▶ [DATA]

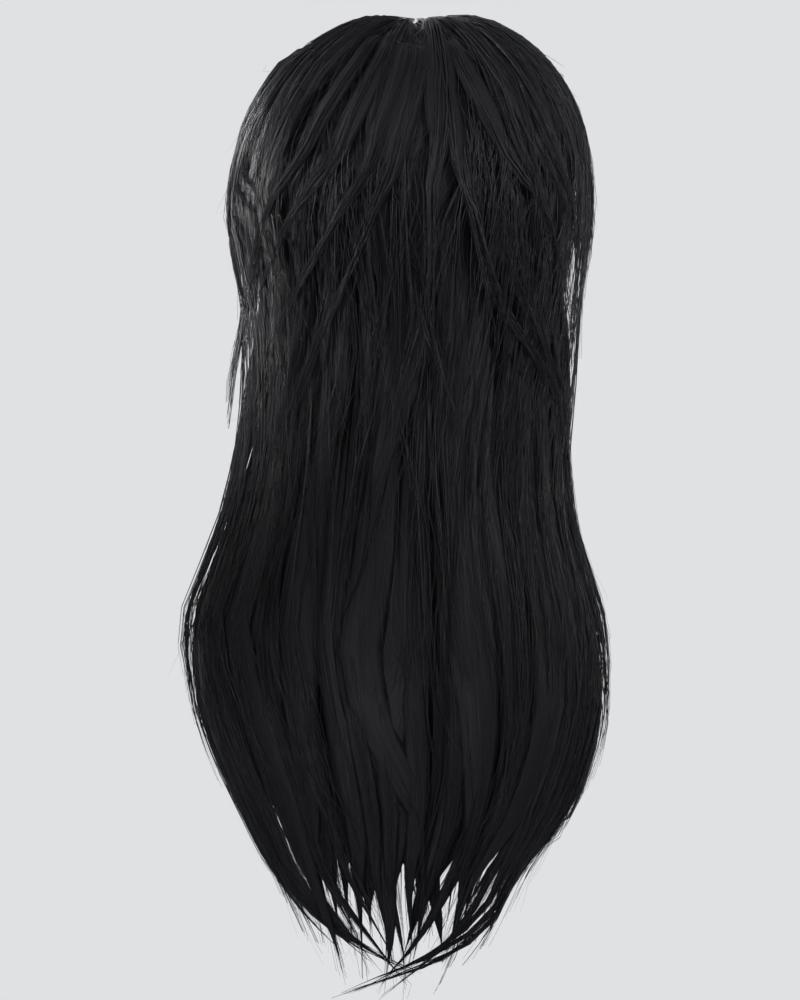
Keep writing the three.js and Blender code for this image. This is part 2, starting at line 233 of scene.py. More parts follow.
---
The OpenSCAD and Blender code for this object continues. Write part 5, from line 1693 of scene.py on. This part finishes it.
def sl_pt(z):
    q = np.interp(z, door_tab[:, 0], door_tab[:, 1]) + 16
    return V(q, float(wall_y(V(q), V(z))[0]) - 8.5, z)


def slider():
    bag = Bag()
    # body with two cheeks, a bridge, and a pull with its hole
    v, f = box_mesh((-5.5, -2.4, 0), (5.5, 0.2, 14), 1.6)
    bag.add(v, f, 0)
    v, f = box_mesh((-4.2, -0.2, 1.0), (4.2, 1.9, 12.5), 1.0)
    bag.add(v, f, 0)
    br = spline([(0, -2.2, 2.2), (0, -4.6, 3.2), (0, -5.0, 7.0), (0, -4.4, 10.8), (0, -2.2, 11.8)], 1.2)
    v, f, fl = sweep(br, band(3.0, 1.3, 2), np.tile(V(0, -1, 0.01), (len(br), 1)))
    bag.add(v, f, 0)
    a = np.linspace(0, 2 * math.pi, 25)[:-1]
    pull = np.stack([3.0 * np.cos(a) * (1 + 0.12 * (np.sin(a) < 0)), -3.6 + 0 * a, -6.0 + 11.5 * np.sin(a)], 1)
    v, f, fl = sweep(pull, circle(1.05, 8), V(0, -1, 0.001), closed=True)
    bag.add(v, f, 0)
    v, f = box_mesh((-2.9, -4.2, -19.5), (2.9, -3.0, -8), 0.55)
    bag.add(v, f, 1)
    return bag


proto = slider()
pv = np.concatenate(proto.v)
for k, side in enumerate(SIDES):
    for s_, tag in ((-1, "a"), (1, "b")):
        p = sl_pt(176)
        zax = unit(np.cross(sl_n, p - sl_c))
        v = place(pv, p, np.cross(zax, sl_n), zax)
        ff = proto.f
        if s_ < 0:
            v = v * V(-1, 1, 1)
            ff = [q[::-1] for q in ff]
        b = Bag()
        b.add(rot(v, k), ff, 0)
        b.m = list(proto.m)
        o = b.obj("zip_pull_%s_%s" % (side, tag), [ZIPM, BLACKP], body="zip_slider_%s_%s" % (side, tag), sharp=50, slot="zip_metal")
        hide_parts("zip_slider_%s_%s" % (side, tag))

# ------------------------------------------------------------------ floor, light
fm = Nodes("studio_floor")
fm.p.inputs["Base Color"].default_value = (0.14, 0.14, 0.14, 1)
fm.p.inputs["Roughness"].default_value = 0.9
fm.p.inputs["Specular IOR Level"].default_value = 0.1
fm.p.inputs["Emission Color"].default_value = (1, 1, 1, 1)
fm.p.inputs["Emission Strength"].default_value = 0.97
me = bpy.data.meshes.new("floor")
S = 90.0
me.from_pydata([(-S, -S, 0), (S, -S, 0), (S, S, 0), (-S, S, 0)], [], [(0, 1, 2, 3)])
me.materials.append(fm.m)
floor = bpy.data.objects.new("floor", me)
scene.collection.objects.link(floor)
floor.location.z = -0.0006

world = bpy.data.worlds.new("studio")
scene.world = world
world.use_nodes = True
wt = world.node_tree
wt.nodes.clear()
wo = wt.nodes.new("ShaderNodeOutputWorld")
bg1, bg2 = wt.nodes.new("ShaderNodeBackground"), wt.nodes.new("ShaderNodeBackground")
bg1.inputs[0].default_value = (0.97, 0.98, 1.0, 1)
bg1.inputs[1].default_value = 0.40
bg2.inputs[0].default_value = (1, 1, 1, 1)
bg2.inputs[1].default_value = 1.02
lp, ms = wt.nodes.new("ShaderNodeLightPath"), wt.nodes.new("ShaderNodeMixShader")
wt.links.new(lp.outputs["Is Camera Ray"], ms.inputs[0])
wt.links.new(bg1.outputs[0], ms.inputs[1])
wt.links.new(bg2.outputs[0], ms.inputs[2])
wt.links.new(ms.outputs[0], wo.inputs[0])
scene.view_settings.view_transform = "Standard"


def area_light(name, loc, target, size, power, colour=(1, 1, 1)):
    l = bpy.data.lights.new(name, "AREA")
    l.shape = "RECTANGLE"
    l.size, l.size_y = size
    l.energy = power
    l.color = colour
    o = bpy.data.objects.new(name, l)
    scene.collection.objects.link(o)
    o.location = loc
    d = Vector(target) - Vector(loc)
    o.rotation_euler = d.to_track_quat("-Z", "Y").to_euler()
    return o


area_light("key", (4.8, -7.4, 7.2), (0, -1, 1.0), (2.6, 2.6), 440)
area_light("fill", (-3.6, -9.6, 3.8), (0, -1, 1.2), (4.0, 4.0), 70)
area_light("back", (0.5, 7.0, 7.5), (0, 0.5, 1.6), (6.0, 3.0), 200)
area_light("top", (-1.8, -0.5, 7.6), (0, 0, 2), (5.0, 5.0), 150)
---
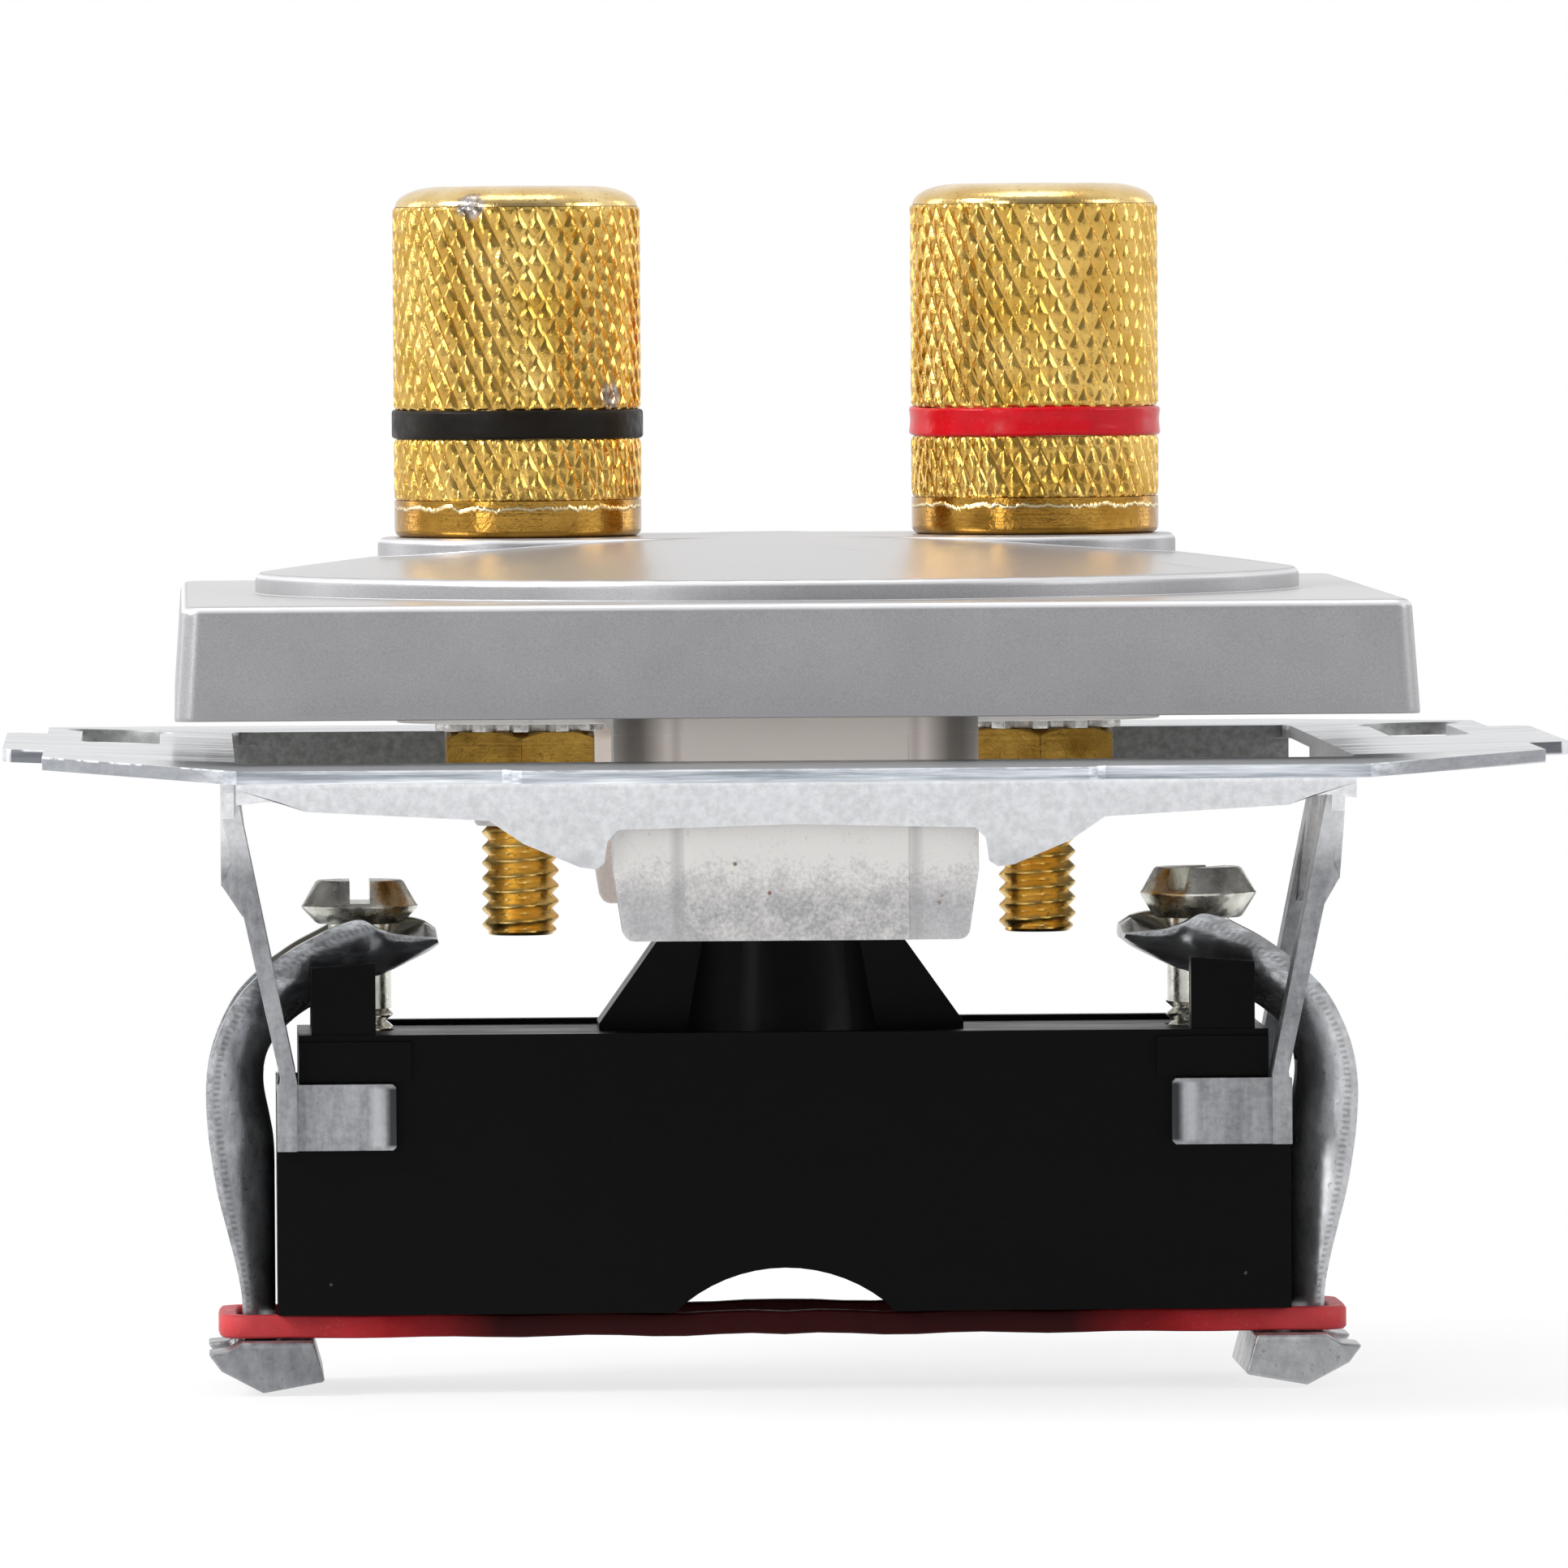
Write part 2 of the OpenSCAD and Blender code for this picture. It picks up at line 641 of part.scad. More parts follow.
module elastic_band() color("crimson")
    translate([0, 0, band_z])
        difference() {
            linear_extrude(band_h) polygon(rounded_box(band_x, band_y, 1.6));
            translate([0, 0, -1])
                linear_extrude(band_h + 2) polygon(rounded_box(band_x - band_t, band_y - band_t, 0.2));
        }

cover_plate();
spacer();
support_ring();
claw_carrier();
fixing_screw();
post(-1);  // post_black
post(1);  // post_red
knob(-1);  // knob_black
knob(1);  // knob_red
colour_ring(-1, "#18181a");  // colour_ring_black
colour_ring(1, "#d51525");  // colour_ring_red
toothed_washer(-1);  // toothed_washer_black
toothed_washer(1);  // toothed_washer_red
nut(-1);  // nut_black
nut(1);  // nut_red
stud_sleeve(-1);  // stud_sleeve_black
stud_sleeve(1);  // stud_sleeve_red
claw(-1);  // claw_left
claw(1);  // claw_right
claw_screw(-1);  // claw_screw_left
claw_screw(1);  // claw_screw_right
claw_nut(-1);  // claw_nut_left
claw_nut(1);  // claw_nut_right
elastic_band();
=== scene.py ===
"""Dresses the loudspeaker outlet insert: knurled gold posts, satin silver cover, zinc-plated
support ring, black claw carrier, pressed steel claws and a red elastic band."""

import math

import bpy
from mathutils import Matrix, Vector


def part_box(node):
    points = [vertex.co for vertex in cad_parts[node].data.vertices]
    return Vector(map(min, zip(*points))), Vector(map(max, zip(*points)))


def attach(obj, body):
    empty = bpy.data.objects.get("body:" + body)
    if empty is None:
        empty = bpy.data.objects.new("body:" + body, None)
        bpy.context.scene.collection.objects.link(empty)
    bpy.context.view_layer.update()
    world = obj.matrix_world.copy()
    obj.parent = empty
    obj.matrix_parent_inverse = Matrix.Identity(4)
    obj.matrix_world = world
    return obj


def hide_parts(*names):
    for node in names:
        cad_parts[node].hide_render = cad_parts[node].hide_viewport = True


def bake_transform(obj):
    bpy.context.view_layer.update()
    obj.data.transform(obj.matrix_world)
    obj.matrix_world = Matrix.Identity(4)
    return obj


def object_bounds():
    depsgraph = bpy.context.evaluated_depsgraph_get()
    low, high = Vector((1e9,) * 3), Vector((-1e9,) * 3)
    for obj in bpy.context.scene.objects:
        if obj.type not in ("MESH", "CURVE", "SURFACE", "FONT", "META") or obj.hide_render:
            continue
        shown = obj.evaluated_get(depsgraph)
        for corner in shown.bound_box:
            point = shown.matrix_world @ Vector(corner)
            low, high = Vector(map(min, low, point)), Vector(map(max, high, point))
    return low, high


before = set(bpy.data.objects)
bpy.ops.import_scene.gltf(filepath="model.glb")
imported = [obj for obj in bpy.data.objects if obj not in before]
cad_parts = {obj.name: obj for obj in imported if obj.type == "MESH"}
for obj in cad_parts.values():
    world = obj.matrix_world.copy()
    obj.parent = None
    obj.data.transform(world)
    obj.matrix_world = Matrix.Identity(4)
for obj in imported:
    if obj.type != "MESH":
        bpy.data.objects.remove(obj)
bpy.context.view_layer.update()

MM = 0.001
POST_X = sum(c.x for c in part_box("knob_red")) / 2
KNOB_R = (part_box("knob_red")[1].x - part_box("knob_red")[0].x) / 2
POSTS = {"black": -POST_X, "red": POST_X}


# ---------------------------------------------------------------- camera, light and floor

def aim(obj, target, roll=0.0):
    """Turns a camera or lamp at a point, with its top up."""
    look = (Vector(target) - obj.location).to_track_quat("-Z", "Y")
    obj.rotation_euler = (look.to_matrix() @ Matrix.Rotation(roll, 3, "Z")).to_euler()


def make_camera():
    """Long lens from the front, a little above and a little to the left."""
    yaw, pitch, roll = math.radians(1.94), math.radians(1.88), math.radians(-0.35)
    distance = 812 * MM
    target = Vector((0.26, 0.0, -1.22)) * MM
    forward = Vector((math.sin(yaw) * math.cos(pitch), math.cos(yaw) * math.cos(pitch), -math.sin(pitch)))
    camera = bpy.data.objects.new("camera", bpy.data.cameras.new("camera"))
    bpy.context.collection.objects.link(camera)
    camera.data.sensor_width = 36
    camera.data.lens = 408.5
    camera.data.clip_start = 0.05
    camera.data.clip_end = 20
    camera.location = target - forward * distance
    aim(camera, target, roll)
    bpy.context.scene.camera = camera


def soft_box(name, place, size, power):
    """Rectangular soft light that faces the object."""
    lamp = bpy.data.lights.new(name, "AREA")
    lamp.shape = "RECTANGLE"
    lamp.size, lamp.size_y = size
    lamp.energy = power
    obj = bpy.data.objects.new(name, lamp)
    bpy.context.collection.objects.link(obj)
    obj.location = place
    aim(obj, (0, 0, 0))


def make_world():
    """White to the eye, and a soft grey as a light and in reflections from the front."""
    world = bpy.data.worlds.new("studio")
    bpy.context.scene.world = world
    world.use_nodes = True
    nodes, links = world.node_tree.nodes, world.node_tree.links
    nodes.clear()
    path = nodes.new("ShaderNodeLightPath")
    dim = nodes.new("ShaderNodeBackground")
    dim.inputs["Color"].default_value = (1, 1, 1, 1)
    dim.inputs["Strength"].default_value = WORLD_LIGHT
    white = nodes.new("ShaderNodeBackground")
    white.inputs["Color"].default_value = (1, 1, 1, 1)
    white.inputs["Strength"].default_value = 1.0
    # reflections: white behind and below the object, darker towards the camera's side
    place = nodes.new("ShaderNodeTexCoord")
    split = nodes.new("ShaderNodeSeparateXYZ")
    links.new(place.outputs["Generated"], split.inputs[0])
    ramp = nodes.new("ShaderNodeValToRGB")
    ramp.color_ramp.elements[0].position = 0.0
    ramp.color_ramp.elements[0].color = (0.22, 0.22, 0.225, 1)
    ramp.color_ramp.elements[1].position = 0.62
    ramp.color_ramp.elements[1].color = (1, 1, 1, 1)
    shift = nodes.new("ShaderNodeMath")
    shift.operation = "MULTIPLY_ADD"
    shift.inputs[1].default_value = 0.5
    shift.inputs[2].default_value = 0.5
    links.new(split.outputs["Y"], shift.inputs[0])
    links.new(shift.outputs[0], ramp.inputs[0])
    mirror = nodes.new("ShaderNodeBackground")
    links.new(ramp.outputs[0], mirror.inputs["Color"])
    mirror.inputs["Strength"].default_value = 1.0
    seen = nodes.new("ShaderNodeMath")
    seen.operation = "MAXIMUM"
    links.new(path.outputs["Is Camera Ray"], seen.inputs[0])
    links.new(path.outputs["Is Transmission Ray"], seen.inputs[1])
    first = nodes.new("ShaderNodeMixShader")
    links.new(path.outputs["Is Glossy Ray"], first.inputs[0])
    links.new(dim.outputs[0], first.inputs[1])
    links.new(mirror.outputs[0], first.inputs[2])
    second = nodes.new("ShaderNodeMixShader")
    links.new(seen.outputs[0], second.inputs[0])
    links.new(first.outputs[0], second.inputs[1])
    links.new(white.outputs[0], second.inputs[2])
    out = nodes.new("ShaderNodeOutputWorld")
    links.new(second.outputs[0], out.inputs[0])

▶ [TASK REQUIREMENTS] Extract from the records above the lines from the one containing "cover_plate();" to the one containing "for node in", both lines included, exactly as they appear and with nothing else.

▶ [ANSWER TO THE EXERCISE]
cover_plate();
spacer();
support_ring();
claw_carrier();
fixing_screw();
post(-1);  // post_black
post(1);  // post_red
knob(-1);  // knob_black
knob(1);  // knob_red
colour_ring(-1, "#18181a");  // colour_ring_black
colour_ring(1, "#d51525");  // colour_ring_red
toothed_washer(-1);  // toothed_washer_black
toothed_washer(1);  // toothed_washer_red
nut(-1);  // nut_black
nut(1);  // nut_red
stud_sleeve(-1);  // stud_sleeve_black
stud_sleeve(1);  // stud_sleeve_red
claw(-1);  // claw_left
claw(1);  // claw_right
claw_screw(-1);  // claw_screw_left
claw_screw(1);  // claw_screw_right
claw_nut(-1);  // claw_nut_left
claw_nut(1);  // claw_nut_right
elastic_band();
=== scene.py ===
"""Dresses the loudspeaker outlet insert: knurled gold posts, satin silver cover, zinc-plated
support ring, black claw carrier, pressed steel claws and a red elastic band."""

import math

import bpy
from mathutils import Matrix, Vector


def part_box(node):
    points = [vertex.co for vertex in cad_parts[node].data.vertices]
    return Vector(map(min, zip(*points))), Vector(map(max, zip(*points)))


def attach(obj, body):
    empty = bpy.data.objects.get("body:" + body)
    if empty is None:
        empty = bpy.data.objects.new("body:" + body, None)
        bpy.context.scene.collection.objects.link(empty)
    bpy.context.view_layer.update()
    world = obj.matrix_world.copy()
    obj.parent = empty
    obj.matrix_parent_inverse = Matrix.Identity(4)
    obj.matrix_world = world
    return obj


def hide_parts(*names):
    for node in names:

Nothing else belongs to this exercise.